L'impressione che al primo ascolto serpeggia, al secondo si consolida, e dal terzo in poi ti fa pensare che non ci siano altre possibilità è: ma che simpatici, i Pain of Salvation, a trovare questo monicker alternativo, peraltro molto suggestivo, Wastefall, e inserire degli alias altrettanto pittoreschi per i componenti della band:

alla voce chitarre e tastiere: Domenik Papaemmanouil
alle chitarree: Alex Katsiyiannis
alle tastiere: Christos Kyrkilis
al basso: Nick Valentzis
alla batteria: Kostis Papaleksopoulos

Sì, indubbiamente un tiro mancino che poteva essere partorito solo dalla mente poliedrica ed eclettica di Ian Gildenlow: non può esistere un progressive metal così avanzato e sperimentale a Santorini o Mykonos. Fa troppo caldo per concepire certe musicalità oscure e sinistre, per vibrare violenza sapendola abbinare a melodie ora melanconiche ora velenose.

E invece bisogna ricredersi: sì, i Wastefall sono chiaramente degli emuli dei Pain of Salvation, la voce dell'impronunciabile vocalist è identica, tale e quale a quella di Gildenlow: e questo non è necessariamente un male, è anzi un azzardo. Azzardo riuscito, scommessa vinta.

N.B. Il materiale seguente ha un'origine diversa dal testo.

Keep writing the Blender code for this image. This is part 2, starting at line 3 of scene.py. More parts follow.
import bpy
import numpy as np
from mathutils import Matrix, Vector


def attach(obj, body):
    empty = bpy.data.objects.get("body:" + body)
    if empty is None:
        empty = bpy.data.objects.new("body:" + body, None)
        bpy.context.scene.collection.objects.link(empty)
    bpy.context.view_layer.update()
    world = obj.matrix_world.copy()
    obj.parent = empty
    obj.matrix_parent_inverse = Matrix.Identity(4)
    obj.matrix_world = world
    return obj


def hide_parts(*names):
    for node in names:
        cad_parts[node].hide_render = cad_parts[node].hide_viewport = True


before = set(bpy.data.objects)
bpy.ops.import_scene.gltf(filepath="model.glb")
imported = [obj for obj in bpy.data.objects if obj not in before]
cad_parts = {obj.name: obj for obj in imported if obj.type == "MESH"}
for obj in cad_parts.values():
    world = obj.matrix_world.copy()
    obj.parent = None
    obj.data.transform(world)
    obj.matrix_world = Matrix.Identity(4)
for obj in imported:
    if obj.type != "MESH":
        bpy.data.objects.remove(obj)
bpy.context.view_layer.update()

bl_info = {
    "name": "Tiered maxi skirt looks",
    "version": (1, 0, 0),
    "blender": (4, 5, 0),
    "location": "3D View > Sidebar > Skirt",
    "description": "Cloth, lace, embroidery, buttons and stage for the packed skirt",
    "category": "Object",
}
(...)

Il disco "Self Exile" (2006, 11 tracce, durata 51 min) è un piccolo capolavoro di heavy prog in cui i nostri ellenici dimostrano un affiatamento spaventoso e scoccano tutte le frecce ai loro archi: anche troppe. Se proprio si vuole fare un appunto in negativo, è il voler tentare "troppo", voler spaziare in troppi generi - commistioni non sempre digeribili con l'elettronica, parentesi folk che strozzano il ritmo, voci femminili a volte non proprio inappuntabili - a scapito della continuità dell'opera.

Tra le song più apprezzabili, dopo l'intro evocativa si parte con "Willow Man", e "The Muzzle Affection", una sorta di dichiarazione di guerra di chitarre e batteria, smorzata dalla bucolica "Dance of Descent". La tregua dura poco perchè con "Another Empty Haven" si tocca uno dei punti più alti dell'album. Ancora sugli scudi la maiuscola prova tecnica dell'impronunciabile (pure lui!) batterista.

L'album si destreggia tra acuti - la devastante "E.Y.E.", la superba "Utopia Fragmented" - fino alla chiusura più soft e desolata di "Provoke the Divine".

L'impressione finale è quella di un album solido ma non ancora perfetto, di una band che se non vuole vivere per sempre nel nome (e all'ombra) degli svedesi, dovrà affrancarsi da molti passaggi che li rievocano troppo chiaramente. Però la tecnica, la convinzione, la sicurezza dietro gli strumenti sono assolutamente da 10 e lode.